In August 1907, Debussy went back to Rondes de printemps (Round dances of spring) and wrote to Durand, "The thing about this music is that it is intangible and therefore cannot be manipulated in the way that a robust symphony can." He also confided, "I am more and more convinced that music is not, in its essence, something that can flow in a rigorous, traditional form. It is made up of rhythmic tempos and colours…"

Completed in 1909, Rondes opens with two "call" motifs, portraying the awakenings of springtime. The first is chromatic and anticipates Jeux, the second is in elegant thirds quickly followed by a sketch of a traditional song from the Île-de-France "Nous n'irons plus au bois…" (No more we'll go to the woods), used more for the substance of its material than as an individualised theme.

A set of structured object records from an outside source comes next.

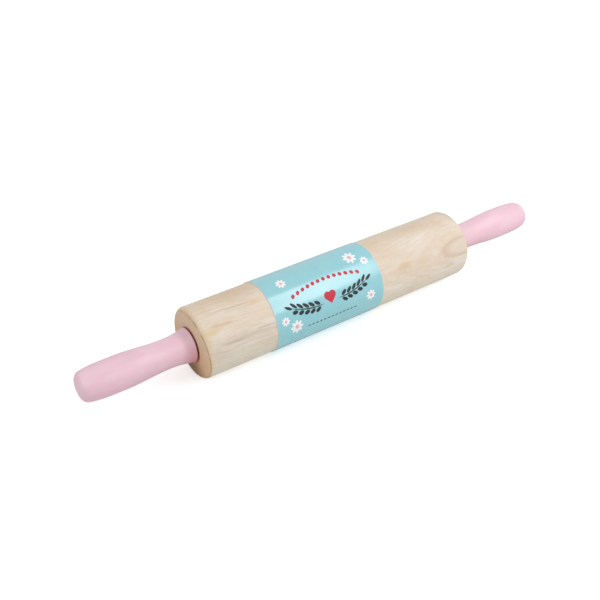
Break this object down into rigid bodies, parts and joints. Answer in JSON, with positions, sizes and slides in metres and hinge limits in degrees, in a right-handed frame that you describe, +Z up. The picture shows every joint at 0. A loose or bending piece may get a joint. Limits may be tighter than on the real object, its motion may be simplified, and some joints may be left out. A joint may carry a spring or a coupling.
{
  "type": "rolling pin",
  "caption": "Revolving rolling pin with a plain wooden barrel, painted turned handles on a steel rod, and a card band round the barrel.",
  "frame": {"origin": "on the resting surface, below the middle of the pin", "axes": "+X along the pin towards the far handle, +Z up, the near handle at -X"},
  "size_m": [0.4266, 0.0574, 0.0573],
  "materials": {
    "beech_wood": "fine sanded, unvarnished",
    "printed_card": "printed and satin coated",
    "pink_painted_wood": "satin enamel paint",
    "zinc_plated_steel": "zinc plated",
    "white_nylon": "moulded"
  },
  "bodies": {
    "barrel": {"barrel": "beech_wood", "near_bush": "white_nylon", "far_bush": "white_nylon"},
    "grips": {"axle_rod": "zinc_plated_steel", "near_handle": "pink_painted_wood", "far_handle": "pink_painted_wood", "near_washer": "zinc_plated_steel", "far_washer": "zinc_plated_steel"},
    "band": {"label_sleeve": "printed_card"}
  },
  "joints": [
    {"name": "grip_spin", "type": "hinge", "parent": "barrel", "child": "grips", "pos_m": [0, 0, 0.02866], "axis": [1, 0, 0], "continuous": true},
    {"name": "band_slide", "type": "slide", "parent": "barrel", "child": "band", "axis": [1, 0, 0], "range_m": [-0.25, 0.285]}
  ]
}
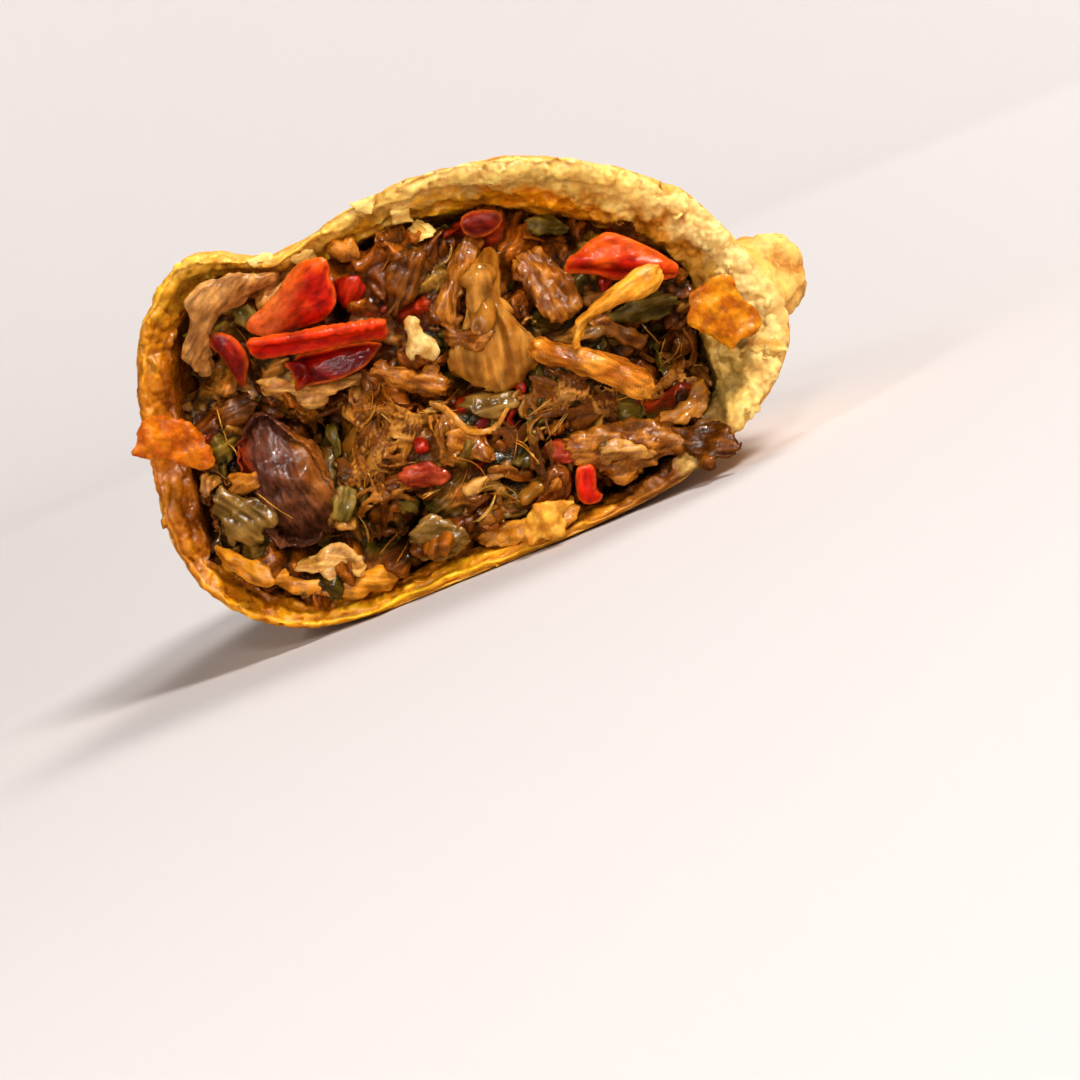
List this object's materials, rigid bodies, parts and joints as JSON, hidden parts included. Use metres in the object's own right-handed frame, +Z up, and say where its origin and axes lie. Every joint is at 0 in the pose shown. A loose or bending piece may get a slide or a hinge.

After light harmonies in quavers, it appears again, more clearly defined this time, before the main theme in A major bursts in. Following a slower episode, the song is treated contrapuntally and later, after a reprise of the main theme, is presented several times in augmented note values beneath an ostinato ronde rhythm.

Gigues was composed between 1909 and 1912 in collaboration with André Caplet, who wrote the following about the work: "Jigs… Sad jigs… Tragic jigs… Portrait of a soul—of a grief-stricken soul" which hides "its sobs behind the mask and jerky movements of a grotesque puppet". A brief introduction gives way to a wistful, folk-inspired, modal tune structured in two contrasting parts; this returns only in snatches. The main theme, with its lively rhythm, later gives way to a rendering of "Dansons la gigue" (Let's dance a jig), a French tune borrowed from a collection by Charles Bordes, with the addition of a more impassioned element which becomes increasingly dominant in the central section, to the point of banishing the rhythmic ostinato.